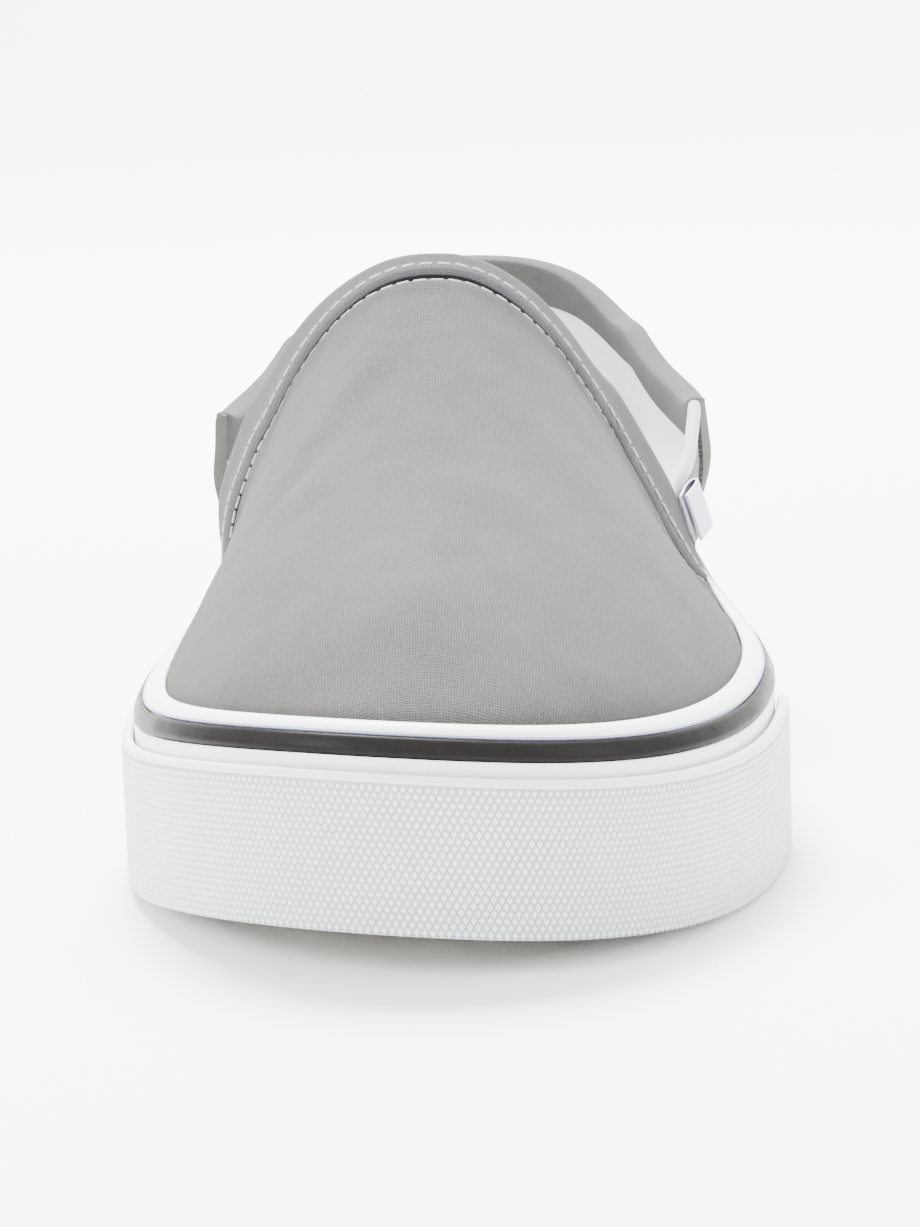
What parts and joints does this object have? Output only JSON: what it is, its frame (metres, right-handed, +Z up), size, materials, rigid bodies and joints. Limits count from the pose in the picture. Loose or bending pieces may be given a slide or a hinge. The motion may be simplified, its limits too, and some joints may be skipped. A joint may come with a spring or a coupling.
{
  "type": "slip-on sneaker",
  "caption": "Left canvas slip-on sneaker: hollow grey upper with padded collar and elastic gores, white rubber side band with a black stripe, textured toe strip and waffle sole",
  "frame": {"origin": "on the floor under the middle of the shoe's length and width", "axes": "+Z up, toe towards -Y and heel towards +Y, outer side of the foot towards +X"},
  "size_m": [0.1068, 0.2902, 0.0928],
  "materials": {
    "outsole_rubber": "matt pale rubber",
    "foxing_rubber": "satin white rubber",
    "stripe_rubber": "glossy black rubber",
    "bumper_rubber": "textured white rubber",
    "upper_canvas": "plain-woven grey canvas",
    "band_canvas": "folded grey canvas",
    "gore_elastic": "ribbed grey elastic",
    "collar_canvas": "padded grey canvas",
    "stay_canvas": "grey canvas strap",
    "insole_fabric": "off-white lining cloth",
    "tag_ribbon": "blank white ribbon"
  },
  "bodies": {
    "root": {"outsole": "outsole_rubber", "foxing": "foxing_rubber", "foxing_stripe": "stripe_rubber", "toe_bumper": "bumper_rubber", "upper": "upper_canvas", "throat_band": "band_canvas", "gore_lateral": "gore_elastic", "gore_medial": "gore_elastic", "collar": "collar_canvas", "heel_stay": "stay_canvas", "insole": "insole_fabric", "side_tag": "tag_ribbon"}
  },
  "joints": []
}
· · ·
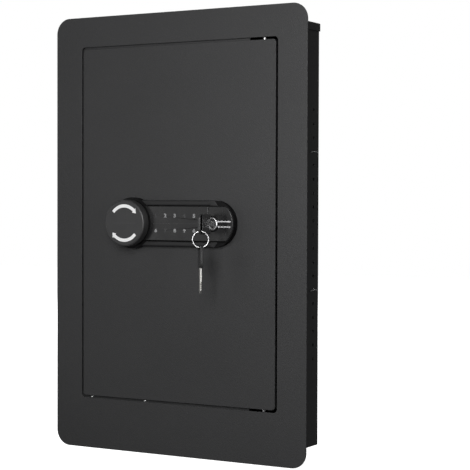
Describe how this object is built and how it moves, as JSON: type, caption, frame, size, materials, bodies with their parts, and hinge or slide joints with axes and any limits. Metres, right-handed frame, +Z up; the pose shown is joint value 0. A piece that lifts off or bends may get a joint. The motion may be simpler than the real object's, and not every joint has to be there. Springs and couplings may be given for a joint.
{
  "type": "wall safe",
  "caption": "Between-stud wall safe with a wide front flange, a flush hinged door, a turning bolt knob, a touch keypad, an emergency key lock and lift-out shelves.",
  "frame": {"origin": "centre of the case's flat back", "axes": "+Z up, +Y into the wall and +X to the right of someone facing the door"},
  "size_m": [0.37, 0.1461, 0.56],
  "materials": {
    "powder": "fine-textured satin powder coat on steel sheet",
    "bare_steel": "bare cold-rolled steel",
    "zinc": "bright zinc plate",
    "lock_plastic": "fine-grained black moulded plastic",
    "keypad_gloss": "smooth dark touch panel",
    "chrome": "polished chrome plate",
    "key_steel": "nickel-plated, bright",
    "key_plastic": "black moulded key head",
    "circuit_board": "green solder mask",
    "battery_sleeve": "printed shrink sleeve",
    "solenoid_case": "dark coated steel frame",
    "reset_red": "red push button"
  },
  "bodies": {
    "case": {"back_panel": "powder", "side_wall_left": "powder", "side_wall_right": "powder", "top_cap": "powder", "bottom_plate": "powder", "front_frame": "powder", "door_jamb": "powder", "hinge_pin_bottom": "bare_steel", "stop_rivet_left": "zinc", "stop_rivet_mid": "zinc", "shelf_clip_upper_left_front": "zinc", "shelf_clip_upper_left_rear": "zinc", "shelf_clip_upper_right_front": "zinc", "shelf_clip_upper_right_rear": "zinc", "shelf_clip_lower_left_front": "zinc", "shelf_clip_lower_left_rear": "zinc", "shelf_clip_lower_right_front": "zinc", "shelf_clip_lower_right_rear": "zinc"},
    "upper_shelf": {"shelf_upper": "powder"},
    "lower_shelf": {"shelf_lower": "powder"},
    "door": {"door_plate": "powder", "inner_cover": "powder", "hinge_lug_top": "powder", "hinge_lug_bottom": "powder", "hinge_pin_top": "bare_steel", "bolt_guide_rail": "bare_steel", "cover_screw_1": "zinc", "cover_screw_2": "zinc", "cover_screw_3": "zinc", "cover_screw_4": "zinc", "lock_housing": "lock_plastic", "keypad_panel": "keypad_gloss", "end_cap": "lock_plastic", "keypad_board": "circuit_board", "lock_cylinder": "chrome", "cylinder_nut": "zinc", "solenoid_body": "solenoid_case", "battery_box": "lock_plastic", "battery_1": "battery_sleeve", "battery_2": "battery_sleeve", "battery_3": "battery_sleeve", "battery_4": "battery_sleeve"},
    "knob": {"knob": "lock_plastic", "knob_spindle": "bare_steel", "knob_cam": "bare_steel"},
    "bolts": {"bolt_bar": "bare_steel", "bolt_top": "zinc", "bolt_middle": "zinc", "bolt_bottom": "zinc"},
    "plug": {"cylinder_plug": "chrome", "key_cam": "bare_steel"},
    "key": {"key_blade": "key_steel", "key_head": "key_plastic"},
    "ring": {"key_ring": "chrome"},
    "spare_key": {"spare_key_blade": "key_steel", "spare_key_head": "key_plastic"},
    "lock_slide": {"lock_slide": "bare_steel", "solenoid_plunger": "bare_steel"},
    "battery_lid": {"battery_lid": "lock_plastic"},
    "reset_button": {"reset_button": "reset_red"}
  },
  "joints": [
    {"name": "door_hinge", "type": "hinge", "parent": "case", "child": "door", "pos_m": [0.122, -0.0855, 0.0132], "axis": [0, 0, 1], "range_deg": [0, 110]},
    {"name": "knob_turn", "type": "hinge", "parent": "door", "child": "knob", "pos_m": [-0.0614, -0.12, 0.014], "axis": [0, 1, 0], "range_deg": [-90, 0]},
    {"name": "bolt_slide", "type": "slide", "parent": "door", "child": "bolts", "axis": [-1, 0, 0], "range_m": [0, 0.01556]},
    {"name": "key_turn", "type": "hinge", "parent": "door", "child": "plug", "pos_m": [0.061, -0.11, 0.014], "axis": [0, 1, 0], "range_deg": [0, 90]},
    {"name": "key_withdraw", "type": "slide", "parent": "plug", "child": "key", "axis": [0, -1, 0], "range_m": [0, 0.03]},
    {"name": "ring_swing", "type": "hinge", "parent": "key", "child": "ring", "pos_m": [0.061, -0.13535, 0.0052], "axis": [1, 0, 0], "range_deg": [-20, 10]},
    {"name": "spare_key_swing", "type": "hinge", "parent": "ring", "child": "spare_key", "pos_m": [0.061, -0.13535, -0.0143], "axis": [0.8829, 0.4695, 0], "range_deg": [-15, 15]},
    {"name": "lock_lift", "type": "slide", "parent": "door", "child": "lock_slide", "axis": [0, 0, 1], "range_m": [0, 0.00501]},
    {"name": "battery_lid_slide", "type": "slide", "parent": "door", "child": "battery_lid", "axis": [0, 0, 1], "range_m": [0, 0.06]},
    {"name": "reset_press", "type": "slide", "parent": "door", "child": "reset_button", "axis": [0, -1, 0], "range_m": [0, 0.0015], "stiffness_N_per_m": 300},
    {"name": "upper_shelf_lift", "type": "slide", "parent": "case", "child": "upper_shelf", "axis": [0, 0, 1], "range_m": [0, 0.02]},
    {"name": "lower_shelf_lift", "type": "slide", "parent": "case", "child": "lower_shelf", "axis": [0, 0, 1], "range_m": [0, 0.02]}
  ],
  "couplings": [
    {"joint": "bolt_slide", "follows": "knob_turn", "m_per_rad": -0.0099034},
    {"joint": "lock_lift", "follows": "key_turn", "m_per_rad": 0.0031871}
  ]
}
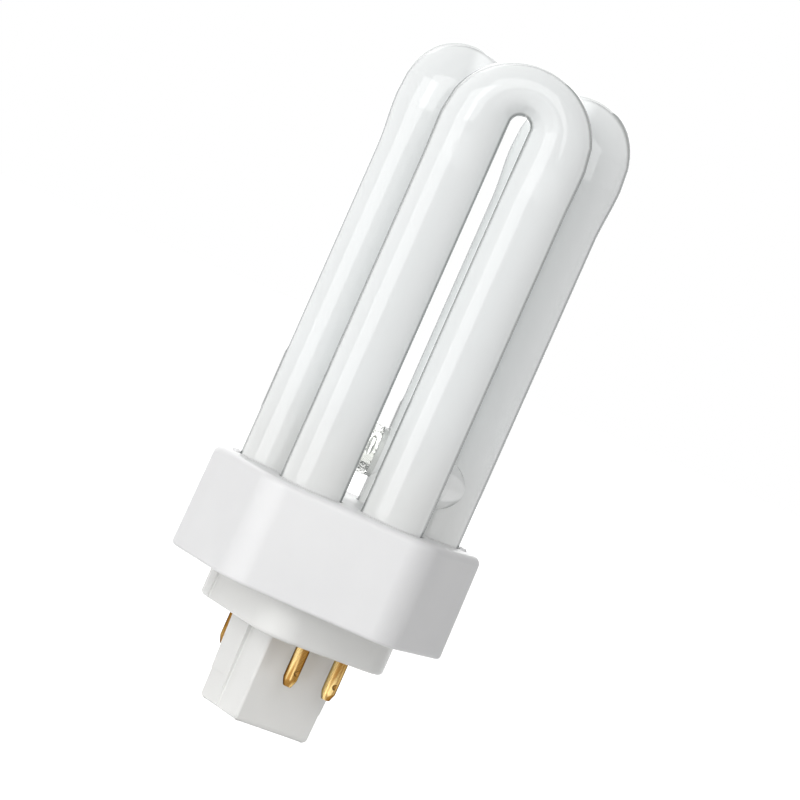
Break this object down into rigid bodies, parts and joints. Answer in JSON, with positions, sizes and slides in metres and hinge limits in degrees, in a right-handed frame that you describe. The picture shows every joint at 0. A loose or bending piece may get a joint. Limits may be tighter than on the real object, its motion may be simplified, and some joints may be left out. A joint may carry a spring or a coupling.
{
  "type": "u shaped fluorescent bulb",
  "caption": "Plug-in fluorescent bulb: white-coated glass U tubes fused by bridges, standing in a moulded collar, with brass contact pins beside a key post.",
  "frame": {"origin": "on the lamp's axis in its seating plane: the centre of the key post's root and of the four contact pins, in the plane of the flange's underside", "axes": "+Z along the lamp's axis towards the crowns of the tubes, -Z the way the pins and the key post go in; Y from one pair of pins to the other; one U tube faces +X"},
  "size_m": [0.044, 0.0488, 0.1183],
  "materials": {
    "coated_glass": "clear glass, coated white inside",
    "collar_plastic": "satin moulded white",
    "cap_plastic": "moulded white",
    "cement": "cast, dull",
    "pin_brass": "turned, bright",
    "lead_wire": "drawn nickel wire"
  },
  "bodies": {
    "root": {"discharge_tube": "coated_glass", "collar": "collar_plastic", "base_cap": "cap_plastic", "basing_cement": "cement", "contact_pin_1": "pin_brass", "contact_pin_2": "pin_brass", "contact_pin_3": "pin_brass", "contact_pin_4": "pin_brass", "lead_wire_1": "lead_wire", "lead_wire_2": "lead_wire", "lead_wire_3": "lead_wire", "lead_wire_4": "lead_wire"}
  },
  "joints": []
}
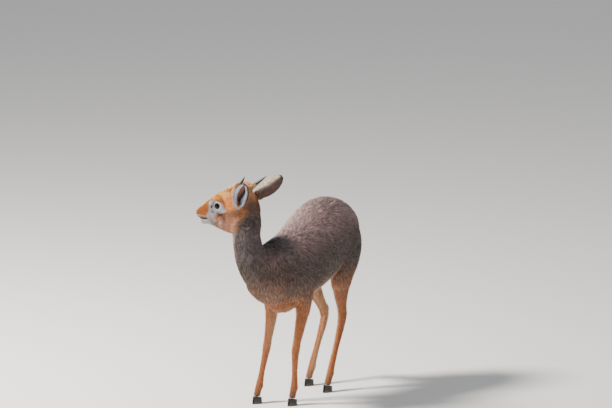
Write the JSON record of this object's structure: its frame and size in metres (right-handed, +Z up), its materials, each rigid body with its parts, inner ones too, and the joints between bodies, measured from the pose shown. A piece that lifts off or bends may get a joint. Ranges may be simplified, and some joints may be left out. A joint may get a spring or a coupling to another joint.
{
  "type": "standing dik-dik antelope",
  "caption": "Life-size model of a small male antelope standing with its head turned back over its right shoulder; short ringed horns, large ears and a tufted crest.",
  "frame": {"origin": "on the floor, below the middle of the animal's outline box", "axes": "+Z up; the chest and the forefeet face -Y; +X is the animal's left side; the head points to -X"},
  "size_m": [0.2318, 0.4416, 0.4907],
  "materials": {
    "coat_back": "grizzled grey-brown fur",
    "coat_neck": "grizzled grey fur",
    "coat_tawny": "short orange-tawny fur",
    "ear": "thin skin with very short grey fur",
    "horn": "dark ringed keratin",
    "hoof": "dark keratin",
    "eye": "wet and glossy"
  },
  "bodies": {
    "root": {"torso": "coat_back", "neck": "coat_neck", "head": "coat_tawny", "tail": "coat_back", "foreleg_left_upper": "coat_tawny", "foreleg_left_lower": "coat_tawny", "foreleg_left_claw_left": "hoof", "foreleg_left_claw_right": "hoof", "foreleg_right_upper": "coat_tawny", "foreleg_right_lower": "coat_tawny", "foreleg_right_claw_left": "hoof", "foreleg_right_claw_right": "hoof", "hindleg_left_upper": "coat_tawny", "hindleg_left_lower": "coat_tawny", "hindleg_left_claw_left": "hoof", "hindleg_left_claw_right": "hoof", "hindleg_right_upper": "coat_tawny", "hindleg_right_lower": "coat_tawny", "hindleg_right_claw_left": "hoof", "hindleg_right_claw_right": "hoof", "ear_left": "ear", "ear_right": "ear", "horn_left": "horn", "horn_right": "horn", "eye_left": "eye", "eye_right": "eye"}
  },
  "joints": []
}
· · ·
* Goal of the exercise
Select the lines from the entries that include the word "bends".

* Answer to this exercise
Describe how this object is built and how it moves, as JSON: type, caption, frame, size, materials, bodies with their parts, and hinge or slide joints with axes and any limits. Metres, right-handed frame, +Z up; the pose shown is joint value 0. A piece that lifts off or bends may get a joint. The motion may be simpler than the real object's, and not every joint has to be there. Springs and couplings may be given for a joint.
Write the JSON record of this object's structure: its frame and size in metres (right-handed, +Z up), its materials, each rigid body with its parts, inner ones too, and the joints between bodies, measured from the pose shown. A piece that lifts off or bends may get a joint. Ranges may be simplified, and some joints may be left out. A joint may get a spring or a coupling to another joint.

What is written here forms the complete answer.